Now it’s time to make your loops. Most everyone knows how to sew a tube, but I use the same method I use for super-strong bias straps:
First, I cut 1 1/4″ bias strips. I fold, sew at 2.0mm and stretch as much as I reasonably can while sewing, trim the seam allowance, and turn the tube. I then stretch the loop and pin to the ironing board, steam the heck out of it, and let it try. This results in a beautiful, smooth, strong, and supple strap (in this case, about 3/8″):
You can then clip the loops to size, and affix them to the template. It doesn’t matter how far past the stitching line the raw edges extend, as after we sew, we will be clipping:
I then stitched the loops to the template:
I will be affixing the loops to the center back: shown below, interfacing on the wrong-side:
Then affix it to the dress, previously-stitched loop line against the stitching line of the back bodice:
And finally, I tear away the backing:
After you’ve stitched, double-check that you can easily slip the button through, before you proceed!
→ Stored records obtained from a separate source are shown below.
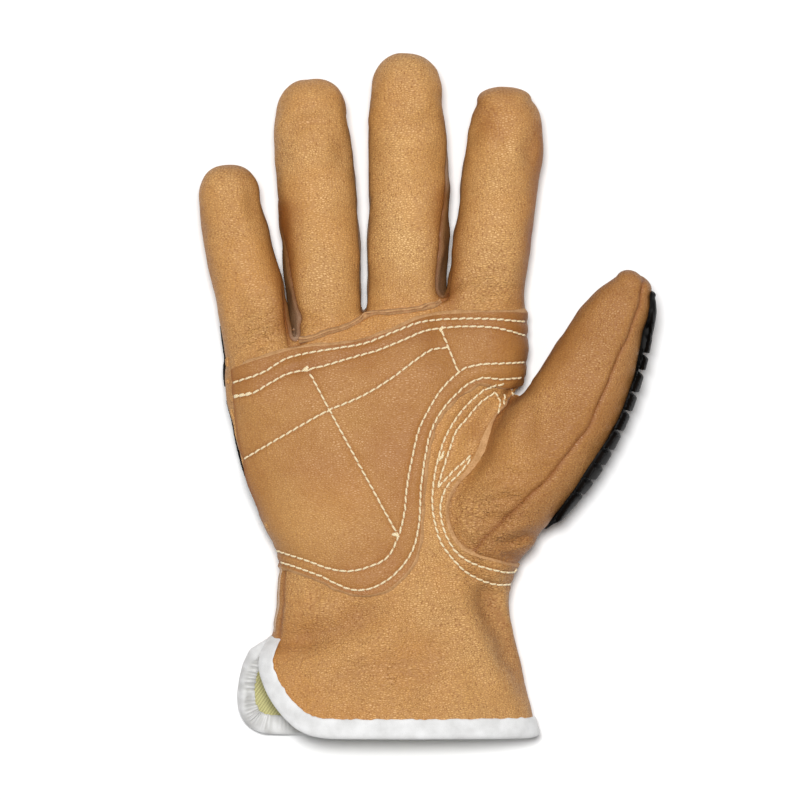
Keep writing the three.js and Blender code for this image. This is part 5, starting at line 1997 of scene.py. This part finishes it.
class GloveStage(bpy.types.Operator):
    """The pale floor, the soft light and the camera straight above the palm"""

    bl_idname = "glove.stage"
    bl_label = "Stage"

    def execute(self, context):
        scene = context.scene
        scene.view_settings.view_transform = "Standard"
        bpy.ops.mesh.primitive_grid_add(x_subdivisions=8, y_subdivisions=8, size=6.0, location=(0, 0, 0))
        floor = context.object
        floor.name = "floor"
        # Matt paper, with a very slight cloudiness.
        material, tree = new_material("matt_paper")
        cloud = add(tree, NOISE, {"Scale": 1.0, "Detail": 2.0}, {"Vector": spaced(tree, 300)})
        paper = {"data_type": "RGBA", 6: linear("#f6f6f6"), 7: linear("#f9f9f9")}
        colour = add(tree, MIX, paper, {0: cloud}, 2)
        normal = add(tree, BUMP, {"Strength": 0.1, "Distance": 0.01 * MM}, {"Height": cloud})
        links = {"Base Color": colour, "Normal": normal}
        shader = add(tree, SHADER, {"Roughness": 0.9, "IOR": 1.3}, links)
        add(tree, OUTPUT, None, {"Surface": shader})
        floor.data.materials.append(material)
        camera_data = bpy.data.cameras.new("camera")
        camera_data.sensor_width = SENSOR
        camera_data.lens = SENSOR * CAMERA_HEIGHT / PICTURE_WIDTH
        camera_data.clip_end = 20.0
        camera = bpy.data.objects.new("camera", camera_data)
        camera.location = (SHIFT[0] * MM, SHIFT[1] * MM, (CAMERA_HEIGHT + REFERENCE_Z) * MM)
        scene.collection.objects.link(camera)
        scene.camera = camera
        world = bpy.data.worlds.new("studio")
        world.use_nodes = True
        sky = world.node_tree.nodes["Background"]
        sky.inputs["Color"].default_value = (1, 1, 1, 1)
        sky.inputs["Strength"].default_value = SKY_STRENGTH
        scene.world = world
        light = bpy.data.lights.new("key", "AREA")
        light.shape = "DISK"
        light.size = LAMP_SIZE
        light.energy = LAMP_POWER
        lamp = bpy.data.objects.new("key", light)
        lamp.location = LAMP_PLACE
        lamp.rotation_euler = (-Vector(LAMP_PLACE)).to_track_quat("-Z", "Y").to_euler()
        scene.collection.objects.link(lamp)
        return {"FINISHED"}


OPERATORS = (
    GloveStage,
    GloveLeather,
    GlovePatch,
    GloveLips,
    GloveStitches,
    GloveThumbGuard,
    GloveBackGuards,
    GloveCuff,
)


class GlovePanel(bpy.types.Panel):
    """Lists the glove's pieces and settings"""

    bl_idname = "VIEW3D_PT_glove"
    bl_label = "Driver's work glove"
    bl_space_type = "VIEW_3D"
    bl_region_type = "UI"
    bl_category = "Glove"

    def draw(self, context):
        for operator in OPERATORS:
            self.layout.operator(operator.bl_idname)
        for group in (context.scene.glove_sizes, context.scene.glove_colours):
            for name in group.__annotations__:
                self.layout.prop(group, name)


CLASSES = (GloveSizes, GloveColours, *OPERATORS, GlovePanel)


def register():
    """Makes the settings, operators and panel known to Blender."""
    for each in CLASSES:
        bpy.utils.register_class(each)
    bpy.types.Scene.glove_sizes = bpy.props.PointerProperty(type=GloveSizes)
    bpy.types.Scene.glove_colours = bpy.props.PointerProperty(type=GloveColours)


def unregister():
    """Takes them away again."""
    del bpy.types.Scene.glove_colours
    del bpy.types.Scene.glove_sizes
    for each in reversed(CLASSES):
        bpy.utils.unregister_class(each)


def main():
    """Builds the glove and the stage."""
    register()
    for operator in OPERATORS:
        group, name = operator.bl_idname.split(".")
        getattr(getattr(bpy.ops, group), name)()


if __name__ == "__main__":
    main()
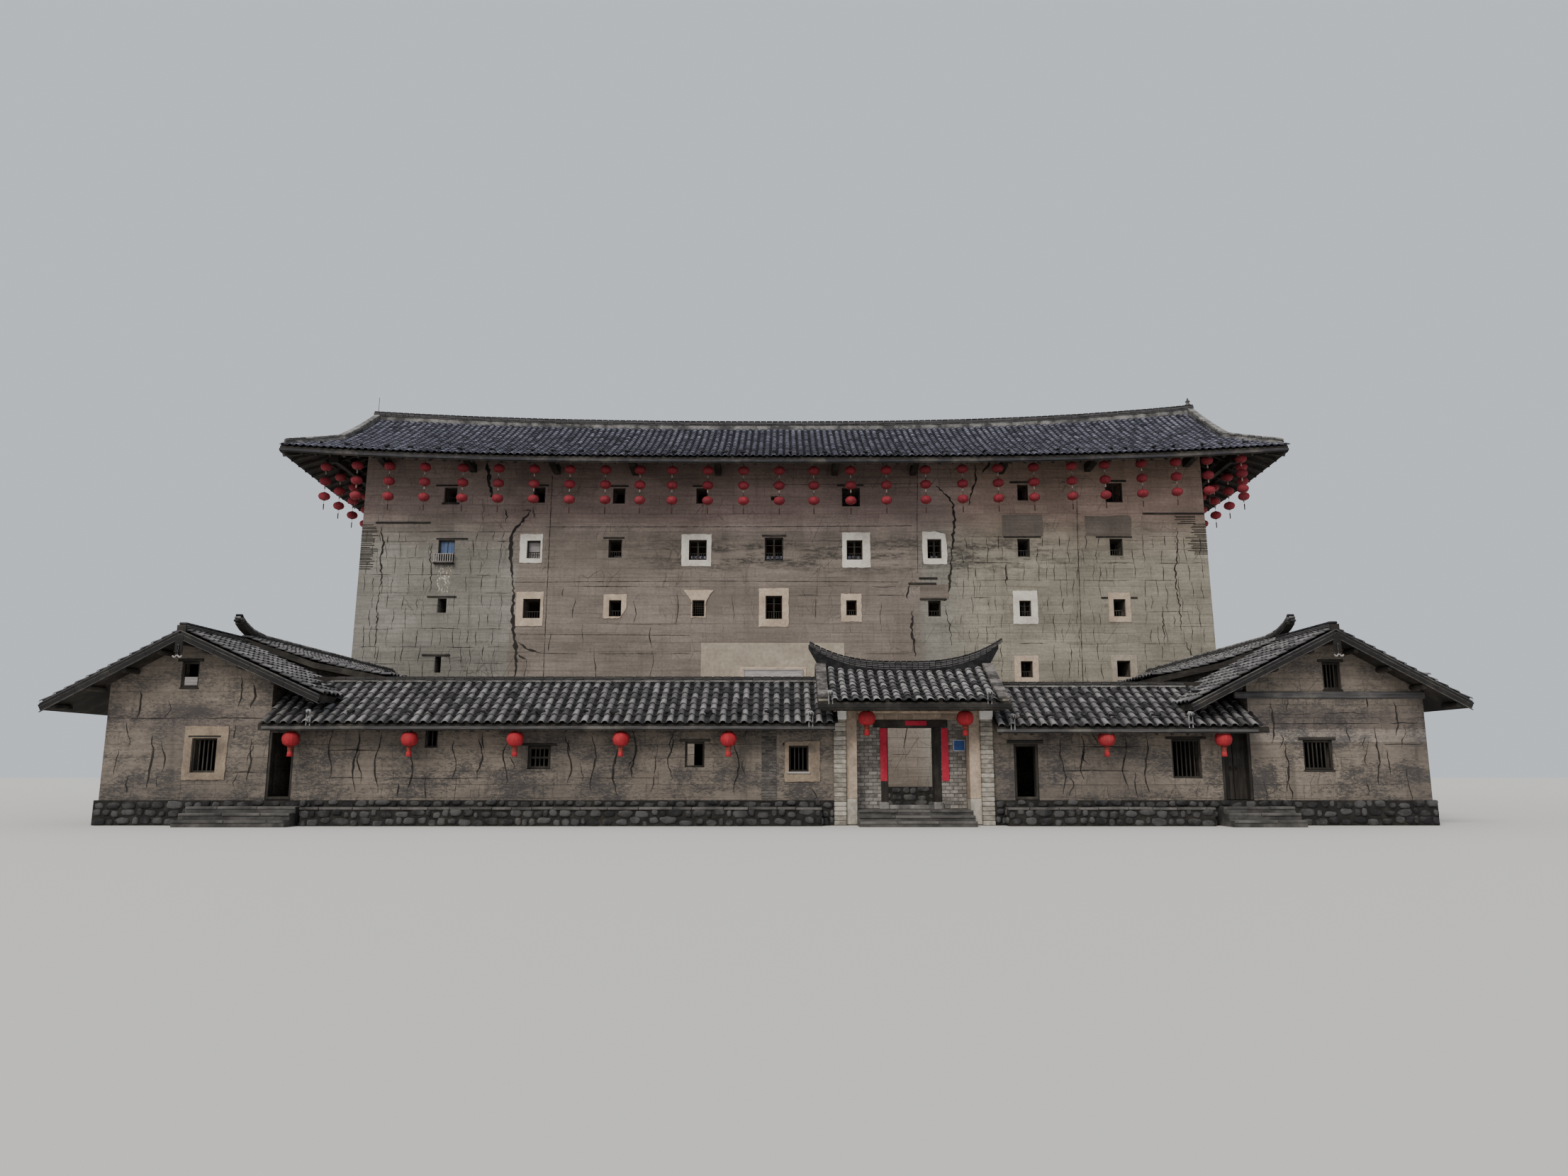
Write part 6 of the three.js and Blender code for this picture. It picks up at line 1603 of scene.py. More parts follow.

If it’s all looking good, you can carefully clip those raw edges, or wait until we install the lining (in our next installation):
And now – sew on your four-hundred thousand buttons! Well… I’m sure you didn’t install as many as I did! My husband crafted my covered buttons for me – using a bit of superglue before pressing each one, to make sure they stand the test of time:
If you are unfamiliar with sewing invisible-knot buttons, I have some rather detailed photos in my flannel shirt sew-along (scroll to the bottom of this post).
***
So there we have it! Your dress is nearly finished! On the eighteenth of April we will install our collar and insert our lining. From there, we need to make our belt, install our belt carriers, and hem our dress. We’re nearly done!
Happy stitching! And we’ll see you in a couple days.